India will remain a key area of interest in the iPhone narrative. While we can chime in on the big debate of whether the iPhone will see growth again in 2017, we can’t ignore the reality that, even if it does grow, only single digit growth is to be expected. I say that with one massive and largely unpredictable caveat. Apple’s customer base fueled the anomaly we saw in Q1/Q2 2015 with the release of the iPhone 6/6 Plus and we can’t discount the possibility of some new innovation to get them to move in massive quantities again at some point in time. That being said, that is largely unpredictable and, even if it happens, it will be a one off instead of the norm. Which is exactly how we should view the growth engined fueled by the 6 and 6 Plus.

Long time subscribers and readers will know we have been talking about India for a while. Sales in 2015 crossed 2m in India and we believe there is growth to be had with Apple in India as the country continues to develop. I remain skeptical we will see anywhere near the same kind of rapid growth we saw in China, but growth will come in India for sure. It is interesting news that the country is not going to let Apple sell refurbished iPhones (or certified pre-owned iPhones) in the country. The main speculation is this could be a move to protect local brands. It’s not a secret that India wants to see their own homegrown brands succeed and grow, along with devices made in India. Those two variables continue to fuel some of the political moves made by local administrations. It is also no secret India is looking to get Apple into the country both with retail stores and to entice them to make phones there as well, in a hope to create more jobs and spur the economy. I read partially into this move the fact Apple does not have any local retail stores. iPhones are sold through “official resellers”, not by Apple directly in the country. Often times, these retailers may also dabble in grey market goods or fakes even if they are an official retailer. Arguments have been made by other analysts that India is concerned about the quality and trust of these devices, given some vendors may be shady. I doubt whether that is fully the case and have strong reason to believe, if Apple had retail stores in India, they would be able to sell refurbished (certified pre-owned) iPhones through their own official channel. So, as of now, my read of this is India regulators have done this specifically to get Apple to make strides in doing the things Indian officials prefer they do to compete in India.

The Services Narrative

At some point, I need to write out my full thesis on the Apple services narrative. But here are some things to chew on.

First, I’d like to submit this chart of total revenues by a number of key companies driving the industry today:

Screen Shot 2016-05-04 at 8.49.53 AM

I show this to highlight the outlier Apple is, thanks to their being a consumer-focused vertically integrated company from a hardware and software standpoint.

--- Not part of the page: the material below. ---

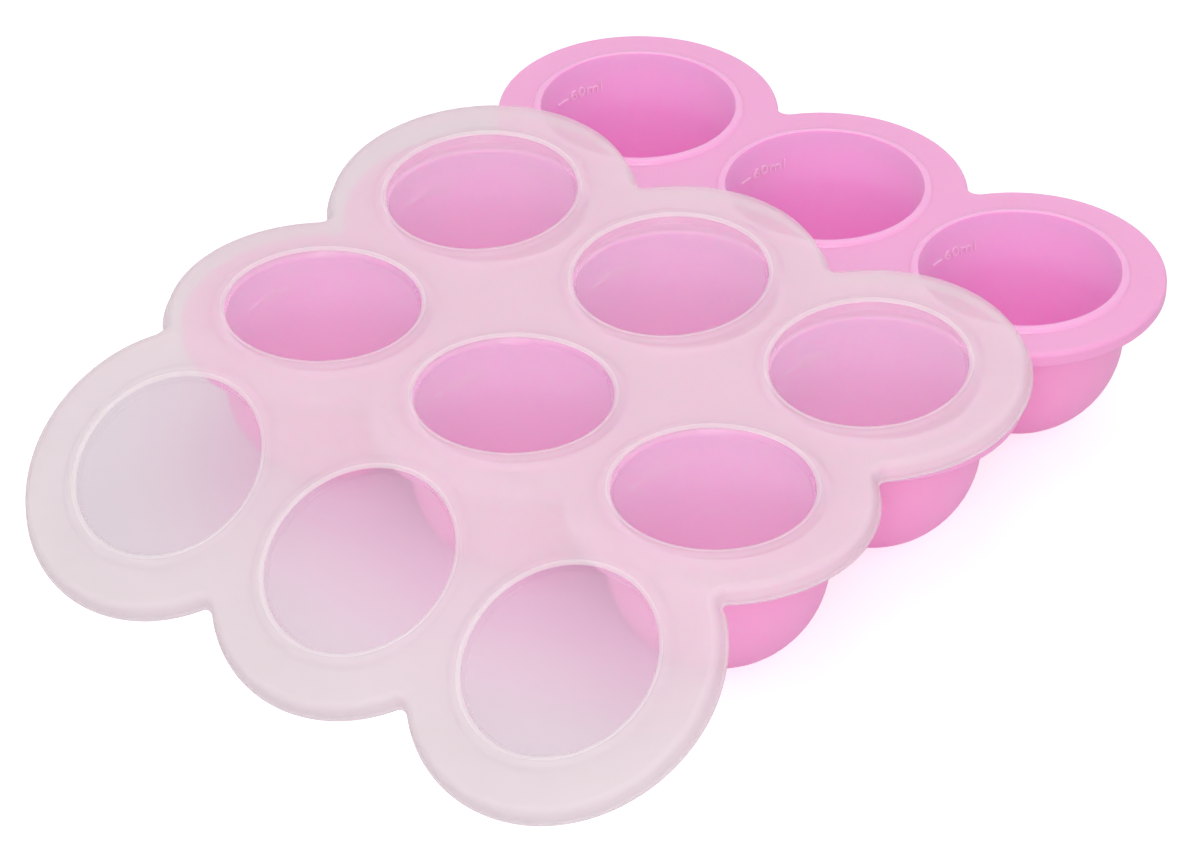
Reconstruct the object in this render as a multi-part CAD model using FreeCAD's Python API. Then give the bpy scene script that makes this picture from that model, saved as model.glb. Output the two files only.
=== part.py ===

It is the monopoly they have with iOS that is the sole driver of the position they are in to drive significant hardware revenues. Apple’s monopoly on iOS is a primary driver of why hardware margins are not at risk. Sales may be slowing and the category is maturing for smartphones, PCs, and tablets. Apple TV, Apple Watch, any VR play from Apple, and any other hardware endpoint will doubtfully ever see the scale of the iPhone. Hardware revenue is not as large a concern for Apple, just the rate in which it increases. This is why the services narrative starts to get interesting. I’m not going to chime in on if we are at peak iPhone yet but I will say, I do not believe Apple is at peak revenue. Besides new hardware categories, I think services is the big upside here.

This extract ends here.